• Data shown
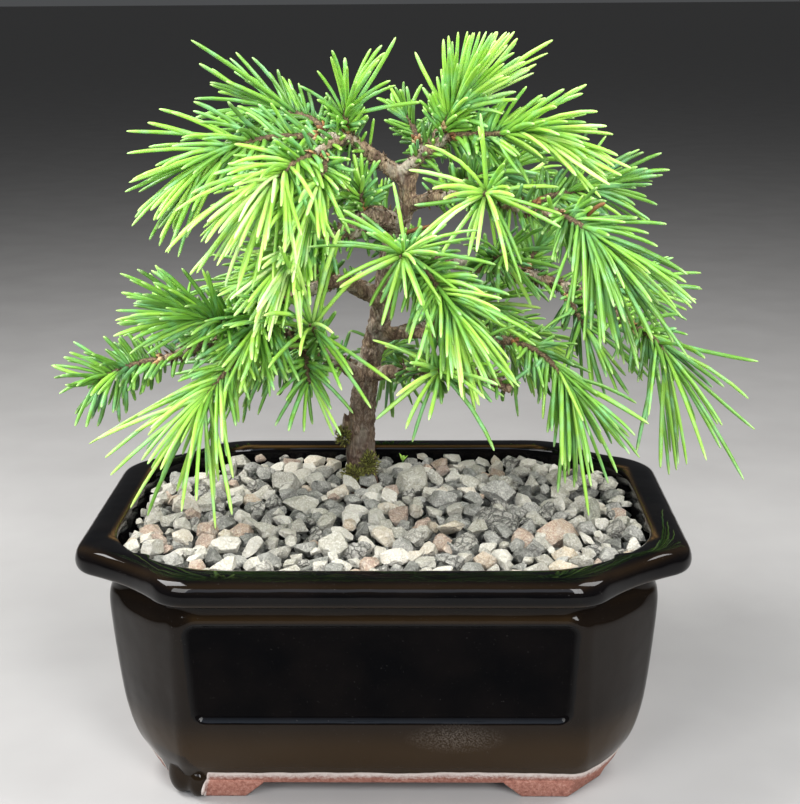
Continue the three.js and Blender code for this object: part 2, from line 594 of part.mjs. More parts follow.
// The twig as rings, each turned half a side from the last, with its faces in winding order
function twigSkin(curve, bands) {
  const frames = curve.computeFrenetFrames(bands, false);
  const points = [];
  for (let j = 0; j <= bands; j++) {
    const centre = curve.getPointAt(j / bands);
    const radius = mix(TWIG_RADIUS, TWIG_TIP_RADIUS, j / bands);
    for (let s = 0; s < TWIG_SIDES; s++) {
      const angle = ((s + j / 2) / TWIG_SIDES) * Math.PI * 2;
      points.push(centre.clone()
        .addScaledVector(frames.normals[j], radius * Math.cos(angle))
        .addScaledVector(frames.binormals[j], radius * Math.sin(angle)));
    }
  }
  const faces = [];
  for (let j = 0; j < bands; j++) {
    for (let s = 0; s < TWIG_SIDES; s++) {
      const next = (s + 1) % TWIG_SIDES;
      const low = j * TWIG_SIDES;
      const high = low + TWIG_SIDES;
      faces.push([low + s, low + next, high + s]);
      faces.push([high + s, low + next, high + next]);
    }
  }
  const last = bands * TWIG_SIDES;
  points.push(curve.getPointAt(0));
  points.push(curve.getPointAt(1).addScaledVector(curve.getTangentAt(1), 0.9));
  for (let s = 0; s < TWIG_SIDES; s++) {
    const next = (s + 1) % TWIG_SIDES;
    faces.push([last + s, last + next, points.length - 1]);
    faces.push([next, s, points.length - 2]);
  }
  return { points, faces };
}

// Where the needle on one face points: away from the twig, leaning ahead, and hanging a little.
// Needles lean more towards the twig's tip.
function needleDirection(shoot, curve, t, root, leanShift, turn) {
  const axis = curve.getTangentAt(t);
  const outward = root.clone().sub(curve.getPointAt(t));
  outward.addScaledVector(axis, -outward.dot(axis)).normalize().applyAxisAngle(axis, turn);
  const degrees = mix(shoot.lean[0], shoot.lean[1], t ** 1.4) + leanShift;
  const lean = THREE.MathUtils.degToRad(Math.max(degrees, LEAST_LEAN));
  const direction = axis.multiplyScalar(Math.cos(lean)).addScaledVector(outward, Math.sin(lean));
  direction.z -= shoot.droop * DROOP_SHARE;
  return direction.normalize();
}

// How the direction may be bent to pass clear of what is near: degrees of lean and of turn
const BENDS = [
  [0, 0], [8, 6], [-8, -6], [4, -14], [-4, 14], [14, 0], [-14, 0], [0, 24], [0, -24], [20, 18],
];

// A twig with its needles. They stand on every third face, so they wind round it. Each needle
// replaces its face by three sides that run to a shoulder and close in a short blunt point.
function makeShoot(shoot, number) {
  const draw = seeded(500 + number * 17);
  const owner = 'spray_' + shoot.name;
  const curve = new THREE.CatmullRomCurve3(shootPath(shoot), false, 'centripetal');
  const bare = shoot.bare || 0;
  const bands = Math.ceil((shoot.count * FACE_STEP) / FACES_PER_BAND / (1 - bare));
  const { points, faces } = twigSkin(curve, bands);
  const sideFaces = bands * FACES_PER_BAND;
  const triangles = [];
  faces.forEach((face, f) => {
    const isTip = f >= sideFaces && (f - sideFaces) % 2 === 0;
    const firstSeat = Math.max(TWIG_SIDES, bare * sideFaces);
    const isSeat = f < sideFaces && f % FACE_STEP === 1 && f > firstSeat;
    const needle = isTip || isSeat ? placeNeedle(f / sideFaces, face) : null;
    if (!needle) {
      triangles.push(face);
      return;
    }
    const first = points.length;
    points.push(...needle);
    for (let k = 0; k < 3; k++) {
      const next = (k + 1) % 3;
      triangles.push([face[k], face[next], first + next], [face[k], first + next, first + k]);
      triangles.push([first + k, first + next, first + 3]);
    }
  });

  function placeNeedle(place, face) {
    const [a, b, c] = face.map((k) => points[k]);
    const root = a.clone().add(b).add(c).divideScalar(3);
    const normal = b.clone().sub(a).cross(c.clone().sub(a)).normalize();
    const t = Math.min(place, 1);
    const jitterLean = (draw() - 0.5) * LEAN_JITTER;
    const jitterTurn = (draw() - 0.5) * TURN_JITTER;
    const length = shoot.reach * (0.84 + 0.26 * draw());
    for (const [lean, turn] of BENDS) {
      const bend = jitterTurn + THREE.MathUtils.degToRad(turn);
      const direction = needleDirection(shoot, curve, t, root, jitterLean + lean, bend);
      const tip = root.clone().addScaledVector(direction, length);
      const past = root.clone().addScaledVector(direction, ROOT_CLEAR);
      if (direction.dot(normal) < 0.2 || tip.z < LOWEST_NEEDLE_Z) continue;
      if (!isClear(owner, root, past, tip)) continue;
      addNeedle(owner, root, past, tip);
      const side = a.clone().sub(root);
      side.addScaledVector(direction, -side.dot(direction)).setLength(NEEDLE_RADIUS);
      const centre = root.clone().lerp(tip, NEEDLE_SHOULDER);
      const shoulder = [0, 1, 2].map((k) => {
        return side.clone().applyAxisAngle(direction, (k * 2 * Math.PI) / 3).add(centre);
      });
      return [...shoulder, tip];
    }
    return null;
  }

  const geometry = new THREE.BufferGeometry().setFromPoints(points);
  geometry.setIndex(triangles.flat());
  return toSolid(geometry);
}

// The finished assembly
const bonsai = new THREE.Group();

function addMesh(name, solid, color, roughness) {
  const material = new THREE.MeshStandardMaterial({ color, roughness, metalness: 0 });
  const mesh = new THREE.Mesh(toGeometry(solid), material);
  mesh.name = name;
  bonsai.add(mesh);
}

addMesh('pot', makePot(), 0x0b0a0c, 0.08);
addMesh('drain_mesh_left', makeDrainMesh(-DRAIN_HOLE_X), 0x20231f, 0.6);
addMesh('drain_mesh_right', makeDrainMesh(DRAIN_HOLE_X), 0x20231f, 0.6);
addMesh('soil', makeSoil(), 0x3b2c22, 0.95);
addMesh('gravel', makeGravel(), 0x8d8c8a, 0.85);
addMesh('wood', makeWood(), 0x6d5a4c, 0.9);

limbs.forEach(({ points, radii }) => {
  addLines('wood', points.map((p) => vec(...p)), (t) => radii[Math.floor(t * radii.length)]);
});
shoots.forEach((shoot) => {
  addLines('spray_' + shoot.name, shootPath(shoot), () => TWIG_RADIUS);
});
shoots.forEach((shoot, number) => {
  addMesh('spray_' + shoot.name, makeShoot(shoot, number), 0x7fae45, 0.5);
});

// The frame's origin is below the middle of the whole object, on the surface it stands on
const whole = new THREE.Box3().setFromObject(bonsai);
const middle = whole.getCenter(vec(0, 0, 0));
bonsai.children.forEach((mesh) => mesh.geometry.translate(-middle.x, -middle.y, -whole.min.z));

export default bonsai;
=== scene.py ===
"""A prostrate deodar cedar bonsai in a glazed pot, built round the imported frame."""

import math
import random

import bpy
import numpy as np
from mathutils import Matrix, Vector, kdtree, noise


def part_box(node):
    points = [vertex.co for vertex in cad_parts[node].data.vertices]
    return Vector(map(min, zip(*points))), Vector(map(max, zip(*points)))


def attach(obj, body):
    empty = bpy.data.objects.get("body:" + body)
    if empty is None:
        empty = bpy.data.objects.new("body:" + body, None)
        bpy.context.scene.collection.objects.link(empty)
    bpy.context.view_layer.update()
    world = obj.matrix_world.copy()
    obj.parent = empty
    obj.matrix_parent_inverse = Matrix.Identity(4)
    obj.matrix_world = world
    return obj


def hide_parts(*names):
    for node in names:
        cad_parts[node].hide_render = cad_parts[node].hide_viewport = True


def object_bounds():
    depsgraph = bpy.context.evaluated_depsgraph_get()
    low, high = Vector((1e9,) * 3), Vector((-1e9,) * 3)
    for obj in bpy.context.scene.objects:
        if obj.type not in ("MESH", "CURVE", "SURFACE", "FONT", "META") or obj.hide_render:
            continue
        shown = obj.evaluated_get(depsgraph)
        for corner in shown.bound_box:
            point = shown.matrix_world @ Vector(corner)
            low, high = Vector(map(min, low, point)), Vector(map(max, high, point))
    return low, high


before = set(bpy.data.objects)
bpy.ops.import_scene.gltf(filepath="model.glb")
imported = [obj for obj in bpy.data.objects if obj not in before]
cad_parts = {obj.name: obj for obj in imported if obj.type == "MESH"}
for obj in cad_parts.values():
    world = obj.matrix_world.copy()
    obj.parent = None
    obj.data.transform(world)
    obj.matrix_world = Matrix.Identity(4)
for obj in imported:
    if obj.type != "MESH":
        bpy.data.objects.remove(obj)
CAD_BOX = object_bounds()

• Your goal
Take every line from the one containing "bpy.data.objects.remove(obj)" to the end of the listing and output it exactly, with nothing else.

• Solution to the problem
        bpy.data.objects.remove(obj)
CAD_BOX = object_bounds()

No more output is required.